Ricominciare da un suicidio rivitalizzando paradossalmente e nella maniera più inaspettatamete tragica un gruppo di amici che da anni erano stati “congelati” dal Grande Freddo dell’incomunicabilità e degli egoismi personali. Inizio dirompente la scena al funerale di Alex, interpretato da un altro futuro divo come Kevin Constner anche se nel facile ruolo del defunto, dialoghi serrati e mai banali fra un affiatato cast di futuri attori di successo – da Kevin Kline a Glenn Close, da William Hurt a Jeff Goldblum – e una colonna sonora a dir poco strepitosa sono fra gli elementi chiave del successo de Il Grande Freddo uscito quarant’anni fa nel lontano 1983 e trionfo di pubblico e critica.
La pellicola divenne un “must” nei dorati anni Ottanta americani che si confrontavano con le ferite della guerra del Vietnam sprofondando nell’oblio di questa scialba seconda decade dei Duemila.
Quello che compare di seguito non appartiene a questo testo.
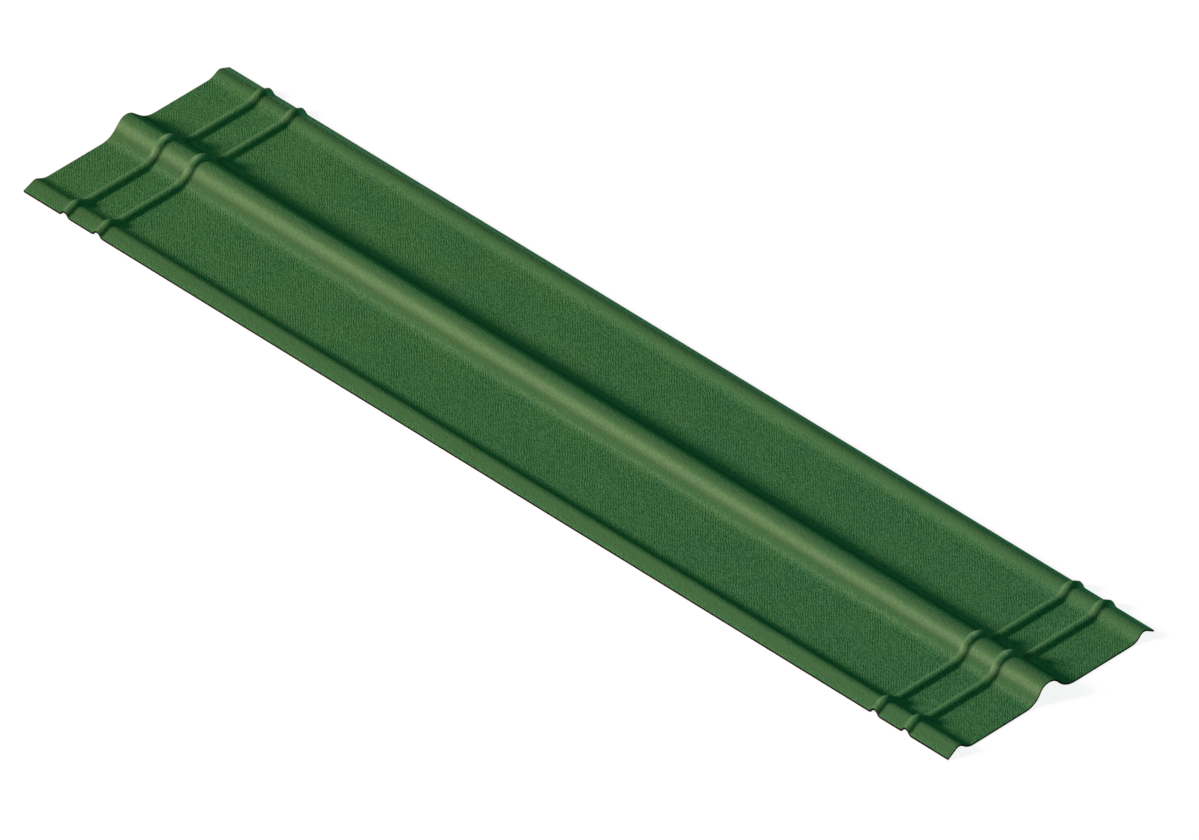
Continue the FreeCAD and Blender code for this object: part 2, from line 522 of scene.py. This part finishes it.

Una trama esistenziale ma in maniera sobria, riflessiva senza retoriche e intellettualismi inutili diretta magistralmente dal poco conosciuto Lawrence Kasdan, che il prossimo 14 gennaio compierà 75 anni e che realizzò altri lavori notevoli, al fianco degli amici Hurt e Kline: con il primo la strampalata commedia erotica Brivido caldo due anni prima e il drammatico e molto serio Turista per caso mentre col secondo l’esilarante black comedy Ti amerò fino ad ammazzarti. Ma il vero capolavoro del regista resta questo affresco generazionale in cui il misterioso suicidio dell’amico Alex, che si taglia le vene terminando così i suoi giorni, riesce a riunire questa comitiva di amici che si recano dopo le esequie a casa di una coppia del gruppo, impersonata da un serio Kevin Kline che successivamente negli anni sfodererà una grande verve e senso dell’umorismo come nella strepitosa commedia inglese Un pesce di nome Wanda e da Glenn Close esperta in ruoli tesi e drammatici.
Trampolino di lancio di un cast di grandi futuri grandi attori, ritratto senza sbavature anche se con qualche lentezza di troppo di una serie di trentenni infelici ma molto in gamba in geometrico equilibrio fra momenti toccanti e fasi più leggere, ne emerge un coro di profili umani accattivanti che ha per protagonista l’altruista coppia Harold e Sara che ospita una squadra di squinternati. Fra questi da ricordare il giornalista scandalistico Michael, interpretato dall’attore ebreo americano di origini russe Jeff Goldblum, lo psicologo Nick ferito da Vietnam e reduce dalla dipendenza dalle droghe (un efficace William Hurt) e Tom Berenger nella parte dell’attore divorziato Sam che pochi anni dopo sarebbe esploso come protagonista del grandioso Platoon, uno dei migliori film sul Vietnam.
Grandi interpreti diventati star e altri pur bravi rimasti “a secco”, i destini di ex compagni di scuola che poi si ritrovano anche se nel modo peggiore, la domanda su come eravamo e cosa siamo diventati e il senso doloroso delle cosiddette “rimpatriate” in una pellicola talmente forte che avrebbe ispirato film importanti come Compagni di Scuola del commediante più intimista del cinema italiano, Carlo Verdone, e Marrakech Express di un autore versatile come Gabriele Salvatores, ben più famoso per il suo Mediterraneo. Film profondo, intenso e coinvolgente, felice eccezione della difficile e mai scontata unione fra successo commerciale e valore intrinseco che nel cinema odierno sembra un miracolo e una sfida sempre aperta per ogni bel film che si rispetti. Complice della riuscita anche la colonna sonora con brani viscerali e emozionanti come I heard through the grapevine di Marvin Gaye rifatta anche dai Creedence Clearwater Revival, una perla non così nota dei Rolling Stones come You can’t always get what you want e la vivace Feelin’ alright di Joe Cocker che accompagnano le varie scene di questo inossidabile cult movie ancora oggi molto attuale sebbene un po’ datato.